Pearce has pleaded not guilty. His attorney, Jacob Glucksman, attacked the women's credibility in a bail motion, saying either they had waited years to come forward or that prosecutors had previously rejected their claims. Prosecutors, Glucksman wrote, "appear to have dusted off old files against Mr. Pearce and, in turn, filed very serious offenses against him that carry the possibility of life in prison in an effort to keep Mr. Pearce detained while they continue to investigate the deaths of the two women."

In one of the alleged encounters, Pearce in 2010 responded to a message that a college student had posted on Craigslist looking for a bedroom to rent, saying he had a cheap room available. When the student came to look at the room, Pearce, whom she described as "very flirty but charming," offered her a glass of whiskey.

As she drank it on the couch, the room started to spin. When she came to, Pearce was penetrating her with a wine bottle, Deputy Dist. Atty. Catherine Mariano alleged in arguing that his bail, following his arrest in December, should be kept at $3.4 million. The accuser said she fought him off and fled the apartment. Afterward, Pearce sent her text messages threatening to hurt her family, a probation officer wrote.

Another woman told a similar story: After allegedly raping her while she was unconscious, Pearce recited her home address and threatened to hurt her family if she told anyone what he'd done, the probation officer wrote.

A third woman recounted to police being drugged and raped by Pearce after meeting him on Tinder, the dating app. Yet another woman told police she reached out to Pearce for help finding a job after coming across his profile on a networking site, which showed photographs of Pearce posing with "famous people." He raped her while yelling vulgar insults at her, she told authorities.

Pearce and Osborn allowed police to search the apartment. One bed had been stripped of its sheets. In Pearce's room were "numerous trophies for pornography" and memorabilia signed by the disgraced porn star Ron Jeremy, Vander Lee wrote. Police found two digital scales and, inside a shoebox, $20,000 to $30,000 in cash, according to the affidavit.

Four days later, detectives interviewed two actors, who said Osborn had told them he "had the craziest weekend of his life." They said Osborn told them some girls had come to his apartment to party. "Christy" was in a room by herself and "the other girl was hooking up" with one of his roommates, he said, "like making out or something like that."

The doctor who performed Giles and Cabrales' autopsies noted no sexual or physical trauma, Vander Lee wrote, but nurses who treated Cabrales in the hospital noted slight bleeding and a small abrasion in her vagina.

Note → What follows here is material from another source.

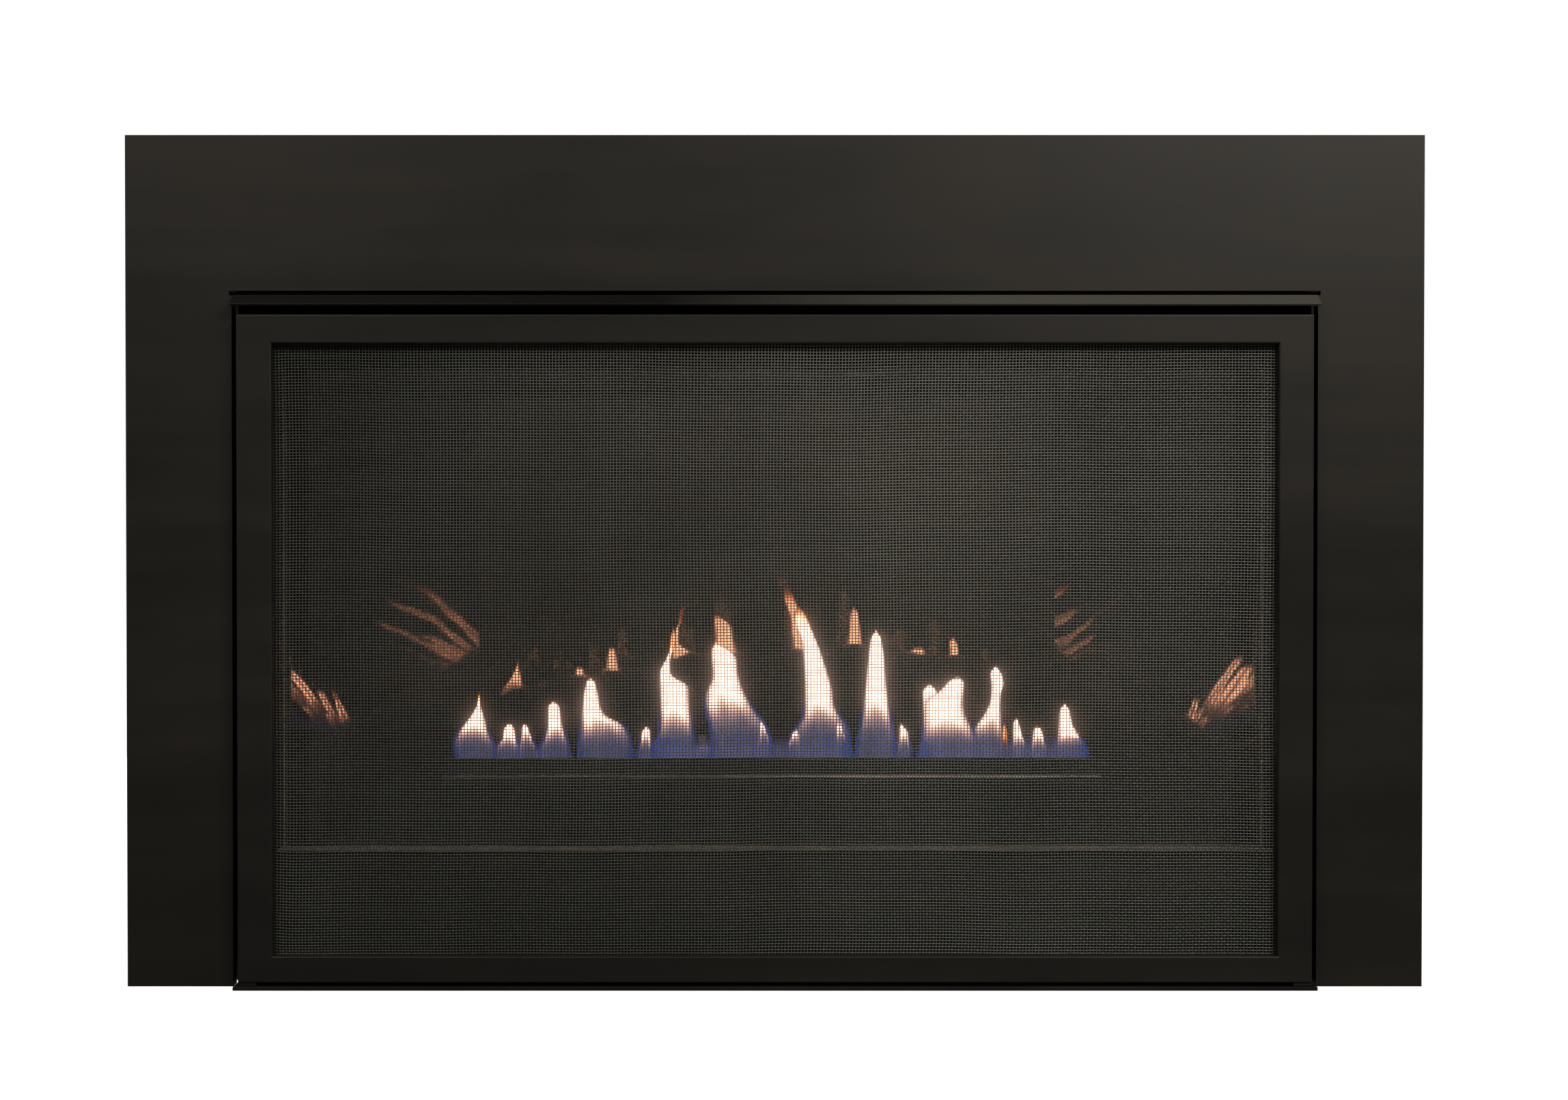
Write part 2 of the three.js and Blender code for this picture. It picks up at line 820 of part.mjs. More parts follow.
// Glass latches: levers under the firebox floor that hook up behind the glass frame's lower edge
function makeLatch(name, x) {
  const hookTop = glassBottom - glassFlange - fit - latchPivotZ;
  const hookBack = paneFront - latchHook / 2 - latchPivotY;
  const hookFront = hookBack - latchHook;
  const half = latchWidth / 2;
  const armLow = -latchArm / 2;
  const arm = block(-half, half, hookFront, latchArm / 2, armLow, -armLow);
  const hook = block(-half, half, hookFront, hookBack, armLow, hookTop);
  const tab = block(-half, half, hookFront, hookFront + latchHook / 2, -latchTab, armLow + sheet);
  const pinHalf = half + fit + sheet;
  const pin = rodX(latchPinRadius, -pinHalf, pinHalf);
  return placed(x, latchPivotY, latchPivotZ, part(name, join(arm, hook, tab, pin), galvanised));
}

// Burner: raised platform, port tray with its front ledge, mixing tube with its air shutter, and
// the injector

function makePlatform() {
  const rim = fit * splayStretch;
  const back = fireboxBack - fit;
  const plan = [
    [-fireboxHalfAt(platformFront) + rim, platformFront],
    [fireboxHalfAt(platformFront) - rim, platformFront],
    [fireboxHalfAt(back) - rim, back],
    [-fireboxHalfAt(back) + rim, back],
  ];
  const low = floorHeight + fit;
  const skirtHalf = fireboxHalfAt(platformFront + sheet) - rim;
  const skirt = block(-skirtHalf, skirtHalf, platformFront, platformFront + sheet, low, platformTop);
  const webs = [-platformWeb, platformWeb].map((x) => {
    return block(x - sheet / 2, x + sheet / 2, platformFront, burnerFront, low, platformTop - sheet / 2);
  });
  const rearHalf = fireboxHalfAt(back) - rim;
  const rear = [-rearHalf, rearHalf - 2 * platformHeight].map((x) => {
    return block(x, x + 2 * platformHeight, back - sheet, back, low, platformTop - sheet / 2);
  });
  const top = alongZ(plan, platformTop - sheet, platformTop);
  const tubeHole = rodZ(tubeRadius + fit, low, platformTop + overrun, 0, burnerMiddle);
  return part('burner_platform', cut(join(top, skirt, ...webs, ...rear), tubeHole), blackSteel);
}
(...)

Osborn told the actors he woke up and went to get a COVID test for his job. When he came back, Pearce said, "I think she's dead," referring to Giles. Osborn couldn't find a pulse on her. "Freaked out" and not wanting to call 911, he said they brought Giles to a hospital in Culver City. Feeling a faint pulse on Cabrales and wanting to avoid suspicion, they took her to a different hospital, he said, according to the affidavit.

Osborn told the actors that during their search police had missed "a bunch of drugs" and one of the women's phones. He seemed "almost proud," one of the actors told detectives, recalling Osborn saying, "They didn't find her phone that we took and so we had to ditch that and then, thank God, they didn't find like these drugs underneath this money or we would have been in like big trouble."

Ansbach's attorney has told detectives there are videos on his client's phone of Giles and Cabrales using drugs inside the apartment on Olympic Boulevard, the affidavit says.

Detectives got a warrant in January to search phones, tablets, laptops, SD cards, cameras, flash drives, VHS tapes and voice recorders seized from all three men, who investigators suspect may have recorded some of the events leading up to Giles and Cabrales' deaths. And based on statements from his alleged victims, Pearce "may have recorded his sexual assaults, drug use and other demeaning behavior toward women," Vander Lee wrote.